Una delle parole più pericolose e che invito a non usare è “competizione/competitività”.
Perché?
Perché gli studi strategici sulle imprese ci dicono che la parola “competizione” porta alla lunga alla distruzione dell’impresa, perché porta a fare sempre le stesse cose, solo leggermente diverse e con margini sempre più ridotti.
Se, invece, con competizione si intende “inventare cose nuove e uniche” e quindi non avere praticamente competitors va benissimo, però è strano, o meglio è pericoloso chiamare con la stessa parola cose tanto diverse.
“Ostinarsi a competere, quando si deve cambiare il mondo, porta a quella grande confusione collettiva che si chiama crisi”, scriveva Zanotti in un articolo illuminante del 2011.
Questo concetto è stato ripreso anche da Larry Page (co-fondatore di Google) in una intervista a Wired del 2013:
“Mi preoccupa che qualcosa di gravemente sbagliato sia accaduto nel modo in cui gestiamo le aziende.
Se leggete la copertura stampa della nostra azienda, o dell’industria tecnologica in generale è sempre tutto sulla competizione. Le notizie sono scritte come se stessero parlando di un evento sportivo.
Ma è difficile trovare esempi di cose realmente formidabili che accadono esclusivamente per la competizione.
Come può essere eccitante andare al lavoro se il meglio che puoi fare è annientare qualche altra azienda che fa più o meno la stessa cosa?”
Il termine competizione non è una “malaparola” e nello sport ha sicuramente un accezione positiva. Però il problema è proprio questo. Il mercato è come lo sport?
Lo sport è un gioco a somma zero dove uno vince e uno perde. Nel mercato invece non è così: possiamo vincere assieme o perdere tutti. E se un professionista concorrente fa male il suo lavoro, non è detto che io lavori di più.
Il problema sta solo nel’uso della parola “competere” che può significare due cose:
A) spinta a innovare, e a differenziare la propria distintività, con prodotti e servizi unici;
B) fare le stesse cose un pochino meglio ad un costo leggermente inferiore. I due modi di intendere la parola implicano scelte strategiche e modi di fare e di pensare molto diversi.
“Competere” nel senso “A” porta a crescere, porta progettualità, entusiasmo, ampi margini. “Competere” nel senso “B”, porta alla distruzione di ogni margine di profitto e alla crisi.

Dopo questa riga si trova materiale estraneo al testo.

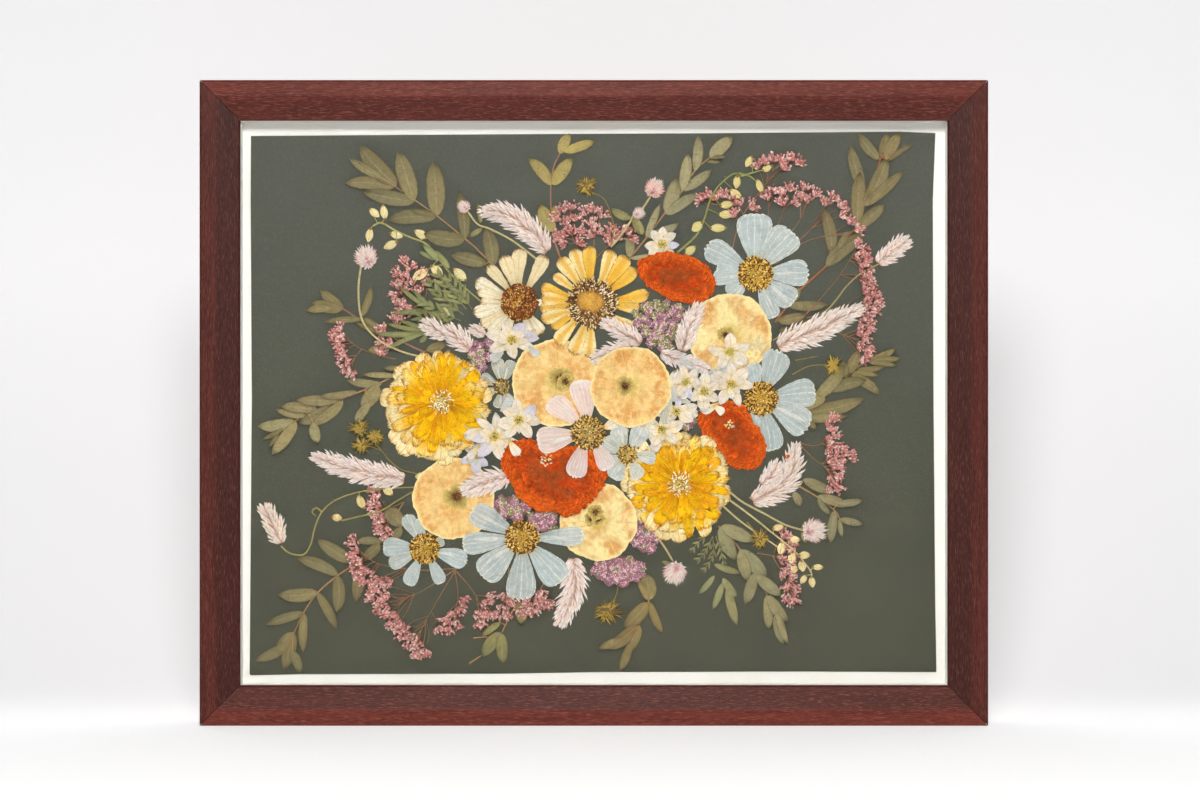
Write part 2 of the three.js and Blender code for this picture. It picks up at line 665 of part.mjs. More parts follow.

In conclusione è importante cambiare le parole che usiamo ed essere quasi pedanti nello specificare ciò di cui parliamo, perché “competere” è una parola che usiamo tutti i giorni, su cui c’è un generale accordo, ma che è bene mettere in discussione.
POSTILLA
E’ bene ricordare che il richiamo alla competitività che qui critichiamo nasce dalle affermazioni di M. Porter che invitava le aziende a costruire le aziende a costruire un vantaggio competitivo sostenibile che di fatto è impossibile.
Praticamente tutti più qualificati esperti di strategia hanno criticato il modello di Porter, ma fino ad ora il discorso è rimasto tra specialisti.
Poi, grazie a Luciano Martinoli, ho trovato un articolo di Forbes che parla del fallimento della società di consulenza di Porter!
In quello stesso articolo sono riassunte anche molte delle critiche qui esposte e si sostiene tra l’altro che il successo della teoria della strategia competitiva è stato solo frutto di una brillante operazione di Relazioni Pubbliche che ci siamo “bevuti tutti” un po’ ingenuamente.